Revelations of the vote-buying scandal that brought Salt Lake City the 2002 Winter Games badly stained Samaranch’s reputation, but he reacted with reforms for a more open and democractic process. Quietly but repeatedly, the debonair Spaniard — only 5-5 and one of the rare IOC members without a pedigree as an Olympic athlete — got results. He first maneuvered his way into sports prominence as a young man by writing a newspaper column on roller hockey under the pseudonym “Stick” and regularly quoting a previously unknown goalie named Juan Antonio Samaranch.
From there, he became a coach and federation chief of roller hockey — a sport that was briefly a candidate but never granted Olympic inclusion — and eventually a member of the IOC. In 1987, when his hometown of Barcelona was bidding to host the 1992 Olympics, Samaranch, as IOC president, had no vote in the decision, “but I assure you,” Pound said, “it was the loudest non-vote you can imagine.”
Barcelona won, of course.
More impressive, possibly, were Samaranch’s efforts to assure full participation at the 1988 Seoul Olympics, bringing together the world superpowers, the Soviet Union and United States, for the first Summer Games in 12 years following two government-engineered boycotts, an accomplishment cited by some historians as the first thaw in the Cold War.
Pound called Samaranch “a statesman, and very good at it. He made the IOC a political factor in its own right, to the point that it can now respond, sometimes in advance of events, to political changes.”
He successfully agitated to put the 2008 Olympics in the new economic and political frontier of Beijing, to have the Belgian surgeon — and former Olympic sailor — Jacques Rogge elected his successor as president, to get his son, Juan Antonio Jr., appointed to the IOC. Twice, he had the age limit changed to keep himself as the committee’s chief.

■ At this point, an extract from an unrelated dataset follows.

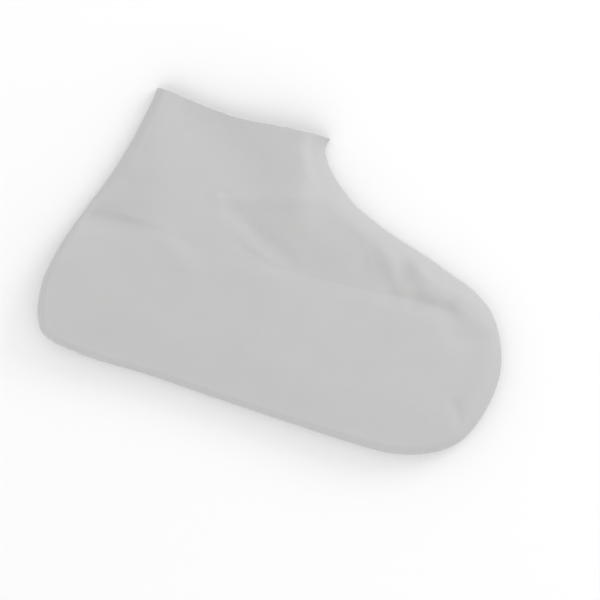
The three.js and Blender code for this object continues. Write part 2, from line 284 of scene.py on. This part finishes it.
class StudioSettings(bpy.types.PropertyGroup):
    """Camera over the overshoe, lights and floor."""

    camera_height: bpy.props.FloatProperty(
        name="Camera Height", description="Camera above the surface, looking straight down",
        default=2.4, unit="LENGTH")
    turn: bpy.props.FloatProperty(
        name="Turn", description="How far the overshoe's sole is turned clockwise in the picture",
        default=math.radians(17.83), unit="ROTATION")
    picture_width: bpy.props.FloatProperty(
        name="Picture Width", description="Width of surface that the picture covers",
        default=0.3362, unit="LENGTH")
    aim: bpy.props.FloatVectorProperty(
        name="Aim", description="Point of the surface in the middle of the picture",
        size=2, default=(0.0104, -0.012), unit="LENGTH")
    sky: bpy.props.FloatProperty(
        name="Sky", description="Strength of the even white light from all round", default=0.98, min=0)
    key: bpy.props.FloatProperty(
        name="Key", description="Power of the large soft light", default=4.3, min=0, unit="POWER")
    key_size: bpy.props.FloatProperty(
        name="Key Size", description="Width of the soft light", default=0.7, unit="LENGTH")
    key_heading: bpy.props.FloatProperty(
        name="Key Heading", description="Where the light comes from, counted from the picture's right",
        default=math.radians(38), unit="ROTATION")
    key_reach: bpy.props.FloatProperty(
        name="Key Reach", description="How far to the side the light stands", default=1.3, unit="LENGTH")
    key_height: bpy.props.FloatProperty(
        name="Key Height", description="How high the light stands", default=0.8, unit="LENGTH")
    floor_size: bpy.props.FloatProperty(
        name="Floor Size", description="Length of the floor's sides", default=80, unit="LENGTH")
    floor_color: bpy.props.FloatVectorProperty(
        name="Floor Colour", description="Colour of the floor", subtype="COLOR",
        size=3, min=0, max=1, default=(0.93, 0.93, 0.93))
    floor_mottle: bpy.props.FloatProperty(
        name="Floor Mottle", description="How far the floor's colour drifts, as a share",
        subtype="FACTOR", default=0.004, min=0, max=1)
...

In retirement, as the IOC’s president-emeritus, he continued to exert his influence, though last year, his plea to IOC members “to consider granting my country the honor and also the duty” to stage the 2016 Summer Olympics in Madrid failed.
Then again, the 2016 winner, Rio de Janeiro, will bring the Games to South America for the first time — which had been another goal of His Excellency. Good ol’ Billy Bob.